#### Records supplied

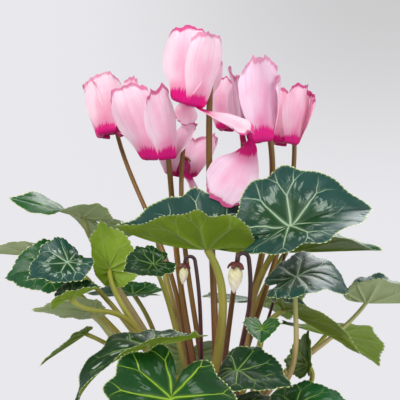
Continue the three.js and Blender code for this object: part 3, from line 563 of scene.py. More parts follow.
def blade_upper_finish():
    """Dark glossy green, with veins, torn silver patches and a bright bead on each tooth of the margin."""
    shadows, silver_white = (paint(6, 34, 12), paint(8, 40, 20)), paint(172, 190, 172)
    rim, bead = paint(150, 172, 96), paint(206, 222, 160)
    f = Finish("blade_upper")
    here, radius, sector, beside, luck = blade_lines(f)
    share, silver = f.value("share"), f.value("silver")
    soft = f.noise(here, 4.0, 3.0)
    fine = f.noise(here, 34.0, 4.0, 0.6)
    inner, outer, line = f.colour("inner"), f.colour("outer"), f.colour("line")
    # towards the margin the ground turns to the outer colour, partly the blade's own tone and partly a
    # painted bluish reflection
    ground = f.mix((radius + (soft - 0.5) * 0.7).over(0.25, 0.6), inner, outer)
    ground = f.mix((soft - 0.5).over(0.0, 0.3) * 0.5, ground, shadows[0])
    ground = f.mix((fine - 0.5).over(0.0, 0.25) * 0.25, ground, shadows[1])
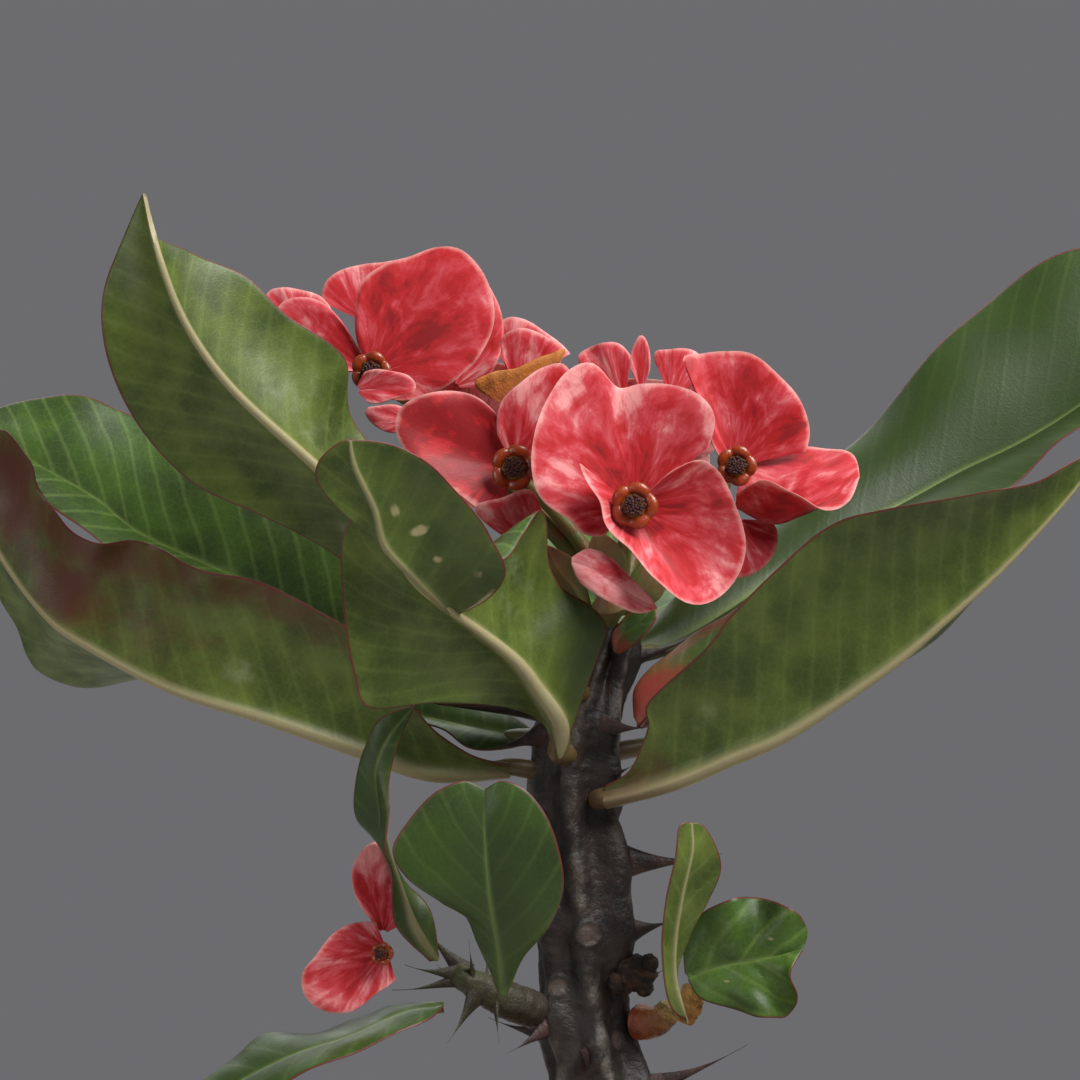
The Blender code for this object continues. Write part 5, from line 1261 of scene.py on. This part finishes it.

########

*Task to carry out:*
Print out all the entries precisely as written.

*Exercise result:*
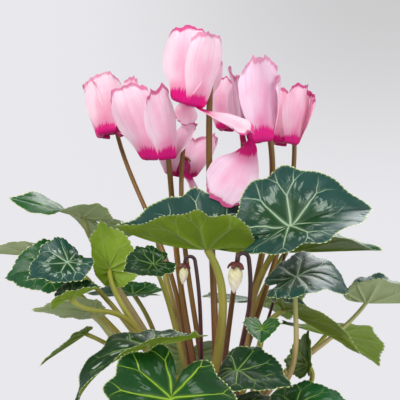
Continue the three.js and Blender code for this object: part 3, from line 563 of scene.py. More parts follow.
def blade_upper_finish():
    """Dark glossy green, with veins, torn silver patches and a bright bead on each tooth of the margin."""
    shadows, silver_white = (paint(6, 34, 12), paint(8, 40, 20)), paint(172, 190, 172)
    rim, bead = paint(150, 172, 96), paint(206, 222, 160)
    f = Finish("blade_upper")
    here, radius, sector, beside, luck = blade_lines(f)
    share, silver = f.value("share"), f.value("silver")
    soft = f.noise(here, 4.0, 3.0)
    fine = f.noise(here, 34.0, 4.0, 0.6)
    inner, outer, line = f.colour("inner"), f.colour("outer"), f.colour("line")
    # towards the margin the ground turns to the outer colour, partly the blade's own tone and partly a
    # painted bluish reflection
    ground = f.mix((radius + (soft - 0.5) * 0.7).over(0.25, 0.6), inner, outer)
    ground = f.mix((soft - 0.5).over(0.0, 0.3) * 0.5, ground, shadows[0])
    ground = f.mix((fine - 0.5).over(0.0, 0.25) * 0.25, ground, shadows[1])
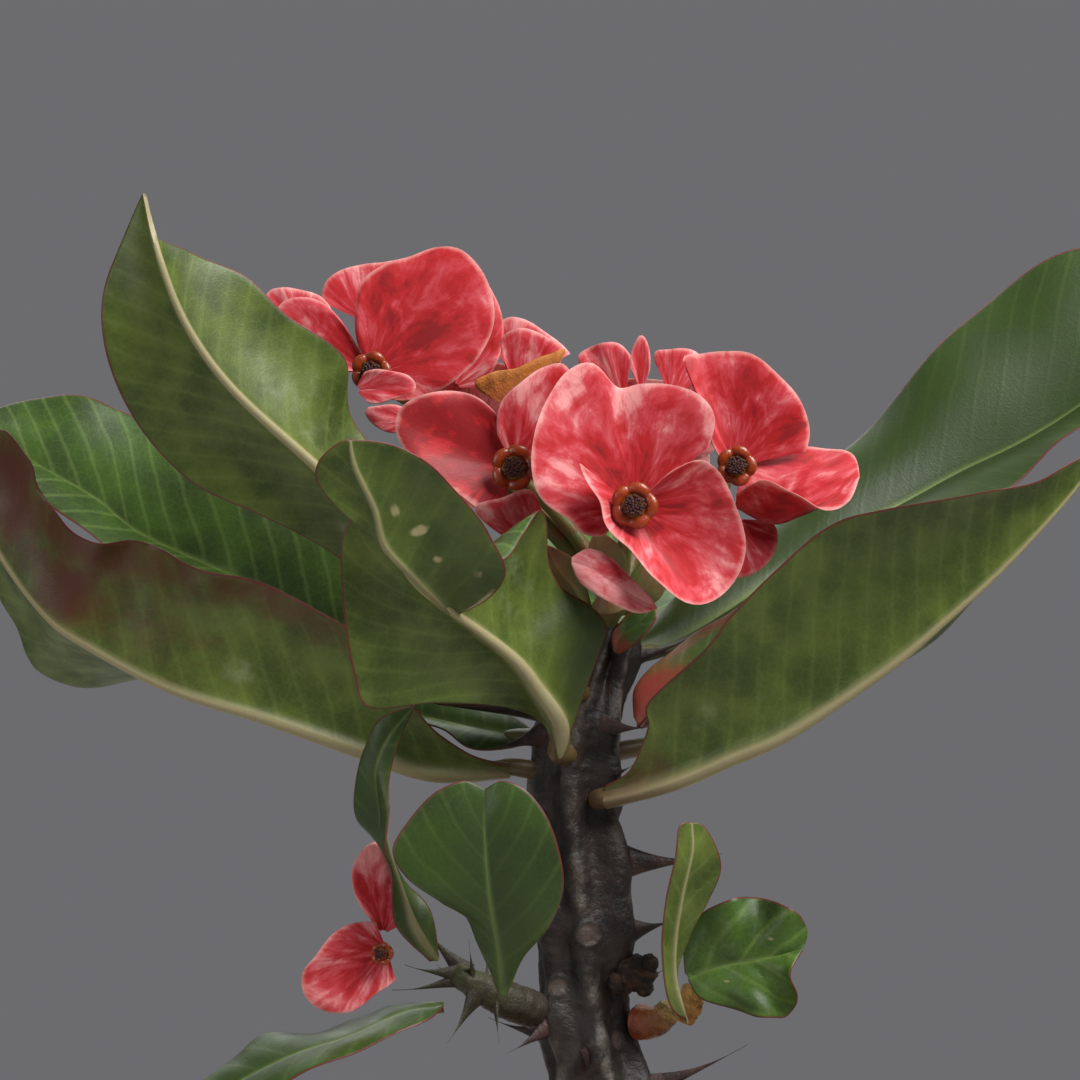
The Blender code for this object continues. Write part 5, from line 1261 of scene.py on. This part finishes it.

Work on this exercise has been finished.